A Marathon in Morocco

I usually write my race recaps as soon as possible after the race before I forget too many of the details. However with this one, I just kept feeling like I wasn't ready to write it. I was still trying to process so many conflicting emotions. I'm hoping that maybe writing this will help me process it and move on to the most important thing- celebrating the fact I have now run 26.2 miles on all 7 continents. 

So I was flying (literally) totally blind on this one. I got on a plane to Morocco with no idea where exactly I'd be running, since for the first time on this journey I was not running an official race. We got to our hotel in Mohammedia, which turned out to be a small city 30 minutes outside Casablanca, around noon on Friday. After we got some lunch I started scoping out the situation. There was good news and bad news. On the good side was the fact that there was a pedestrian only path running along the waterfront. On the negative side, it was less than a mile long, made of uneven stone, and crowded!
The path (at 5:45 am so it isn't yet crowded)

Throughout the afternoon I also noticed the issue of clothing. Morocco is a Muslim country, and so Muslim women are required to cover their entire bodies, with the exception of the face and the hands. All the Muslim women wore some version of a veil the covers the head and most wore long loose robes or dresses (some wore the veil with more Western clothes). The non Muslim women were still very covered, in pants and long sleeves. When I went out in shorts (which were neither very short nor very tight), I felt really uncomfortable. It wasn't that I felt unsafe or anyone made outright comments or gestures, but I definitely felt watched and disapproved of. 
breakfast in the bathroom

However, I was in Morocco to run a marathon and I was determined to do it by any means necessary. I woke up around 5 on Saturday morning and got myself ready. I ate my breakfast in the bathroom so I wouldn't wake up my friend (not gross at all right?) and really wished I could have a cup of coffee, but nothing was open.

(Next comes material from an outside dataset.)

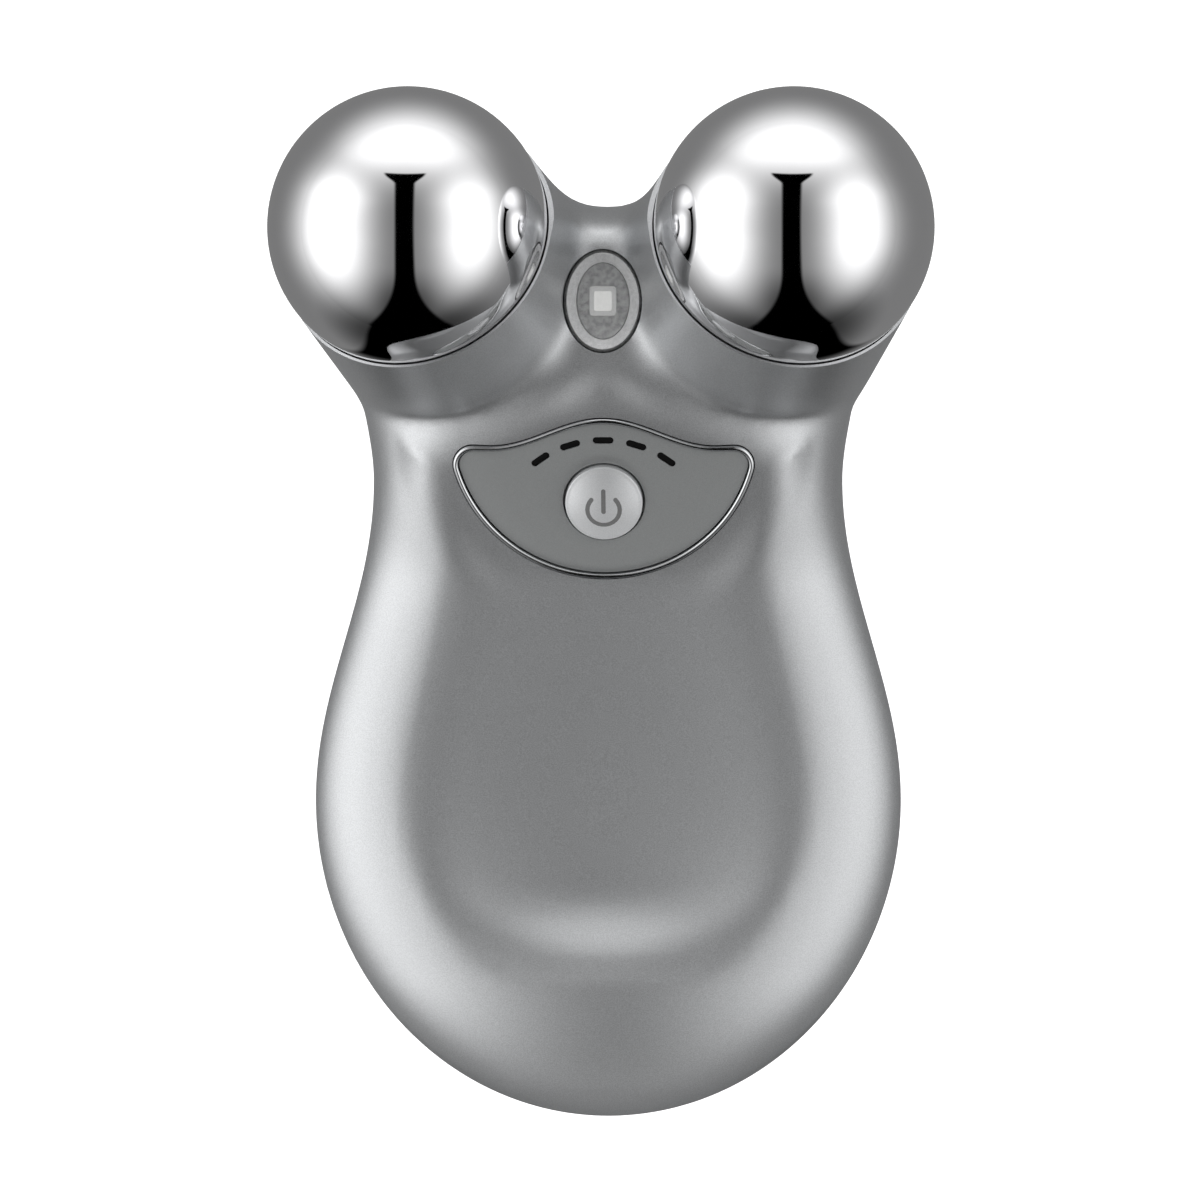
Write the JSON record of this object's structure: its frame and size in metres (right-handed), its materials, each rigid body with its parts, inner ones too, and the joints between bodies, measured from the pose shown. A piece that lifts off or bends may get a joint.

I set out at 6, just as it got light, with my water, some fuel, and my Garmin. Even at 6 it was very humid and I was sweating within minutes. I had been hoping I would beat the crowd, but there was already a large group of men cleaning the beach.


I felt every single pair of eyes on me as I ran by. There were several other men out running and they too eyed me as I ran by. Down and back on the board walk was about a mile and half. By my 5th or 6th lap, groups of women also started to arrive to exercise. However, they were all fully covered and walked in groups. By 6 miles, I was feeling quite demoralized. I felt so conspicuous. I was so hot. The hard, uneven surface was hurting my legs. I tried venturing off the boardwalk a few times, but between the traffic, the lack of other people, and the unknown environment I didn't feel safe.

so many times back and forth.... with just a few diversions

I ended up running half my "race" on a treadmill. This is where all the mixed emotions come in. Flying across the ocean to run on a treadmill? In a way it feels like cheating. But at the same time, it was absolutely what I needed to do. I couldn't run before dark, and I can't run a 2 hour marathon in order to finish before the seaside path got too crowded. With the heat, there is no way I could have run in long sleeves and long pants, even if I'd had them. And good God, running 13 miles on a treadmill is mentally way harder than running outside. But it does make it so much easier to have even splits- just set the speed and try to keep up!

treadmill run

outside run

I also have mixed feelings about the fact that I didn't do an official race. I knew this was my one chance to get to Africa and run for the next couple years. So I don't regret going and doing my own thing. But finishing and having just my friend Cheri there didn't have quite the same satisfying feeling as crossing a big finish line. Although thanks to my amazing friend I did get a medal! Cheri had medal made for me. How sweet it that?

I did it. I ran my 26.2 miles in Africa. I'm done with this almost 7 year journey. The person who still doesn't consider herself a real runner has now run a marathon on all 7 continents. I just can't make it feel real.


  1. how impressive! you go girl.

  2. Congrats! And how sweet of your friend to make you a medal.

    1. Thanks Wendy! It was so nice of her- what a great friend!

  3. Congrats!!! And it's not cheating, it's just dissapointing that that is what you had to do! But it sounds like it was totally the right thing. I wonder if they even have running races there where people can dress like they do here?

    How sweet that Cheri made you a medal!

    1. Thank you! It actually makes me feel better knowing that a "real" runner doesn't think it was cheating! What's funny is that I learned there was a 10k scheduled in Casablanca the weekend we were there, so they do have road races. But I don't know what the dress code is.